Zulip Chat Archive

Stream: general

Topic: How to unwrap a let expression

Bolton Bailey (Jul 01 2023 at 00:14):

I am in tactic mode, and I have a value defined via let, which appears in my hypothesis list as g': Polynomial (ZMod q) := p % vanishingPoly G. Now I have g' in my goal and I want to see it as the value it's defined as again. How do I do this?

Kevin Buzzard (Jul 01 2023 at 00:16):

You can use change to do it explicitly, or you can just imagine that it's being translated into its def and things might work fine anyway.

Bolton Bailey (Jul 01 2023 at 00:17):

The change documentation looks like

change tgt' will change the goal from tgt to tgt', assuming these are definitionally equal.
change t' at h will change hypothesis h : t to have type t', assuming assuming t and t' are definitionally equal

Bolton Bailey (Jul 01 2023 at 00:18):

Do I have to rewrite out the whole goal? Why isn't there just a simple tactic where I can say unlet g' and be done?

Kevin Buzzard (Jul 01 2023 at 00:19):

You need to use set if you want that.

Kevin Buzzard (Jul 01 2023 at 00:19):

You set g := blah with hg and now you can just rw [hg]

Kevin Buzzard (Jul 01 2023 at 00:20):

You don't have to rewrite the entire goal, you can just use _s liberally. But set is easier.

Bolton Bailey (Jul 01 2023 at 00:20):

Wait, so then what is the difference between set and let and why would I ever use let in tactic mode?
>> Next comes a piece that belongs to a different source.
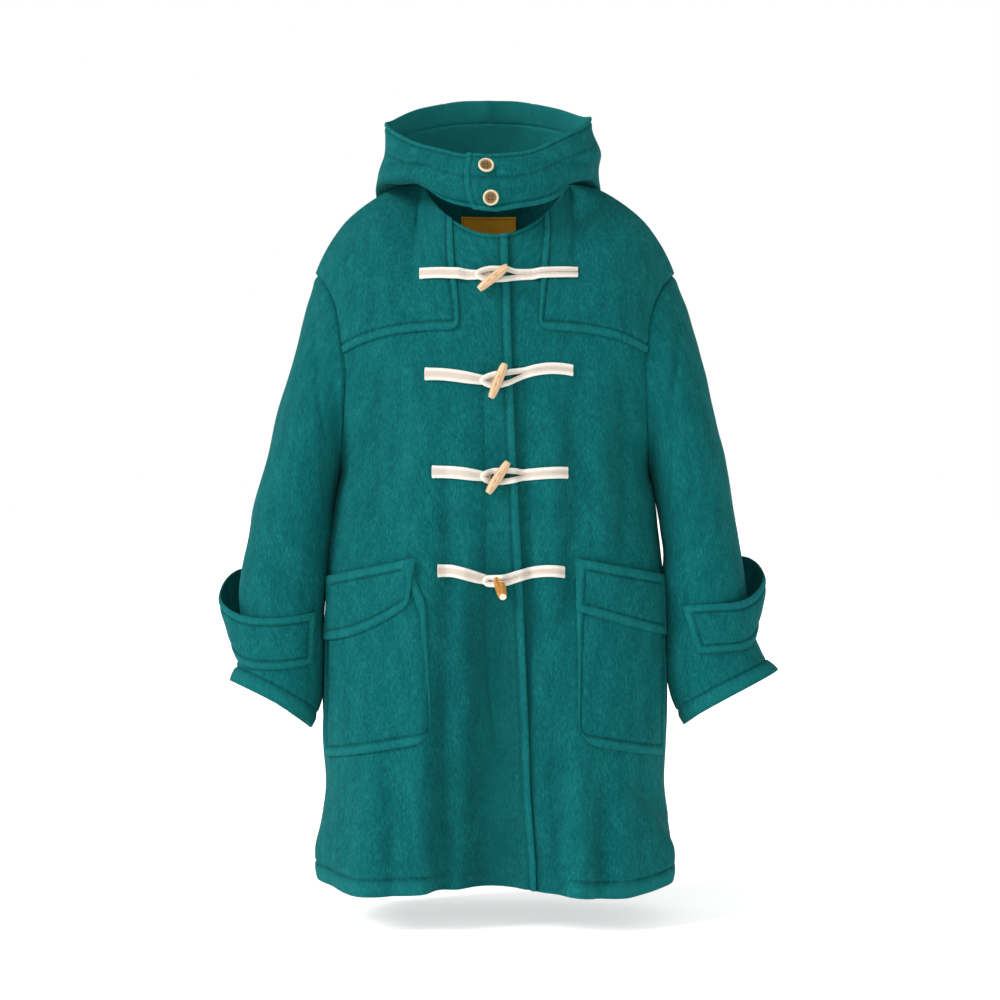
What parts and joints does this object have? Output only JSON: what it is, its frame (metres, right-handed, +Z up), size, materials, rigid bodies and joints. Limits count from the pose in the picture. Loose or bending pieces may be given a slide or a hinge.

Bolton Bailey (Jul 01 2023 at 00:24):

Actually strike the cross out, I'm definitely confused about why you would use let in tactic mode. Is there ever a reason?

Bolton Bailey (Jul 01 2023 at 00:41):

Is it that let is not actually a tactic, but a lean built-in that somehow seems like a tactic and has tactic documentation?

Niels Voss (Jul 01 2023 at 00:45):

let is both a built-in and a tactic. The tactic let is essentially just a wrapper around the let built-in that lets you use it in tactic mode (kind of like how have is both a command and a tactic).
let is very similar to have in tactic mode, with the main difference that let remembers what the term is defined as. If you do let x := 2 then x is now definitionally equal to 2 so you can prove that x = 2 with just rfl. This is not the case when you use have, because if you did have x := 2 then there's no way to prove that x = 2.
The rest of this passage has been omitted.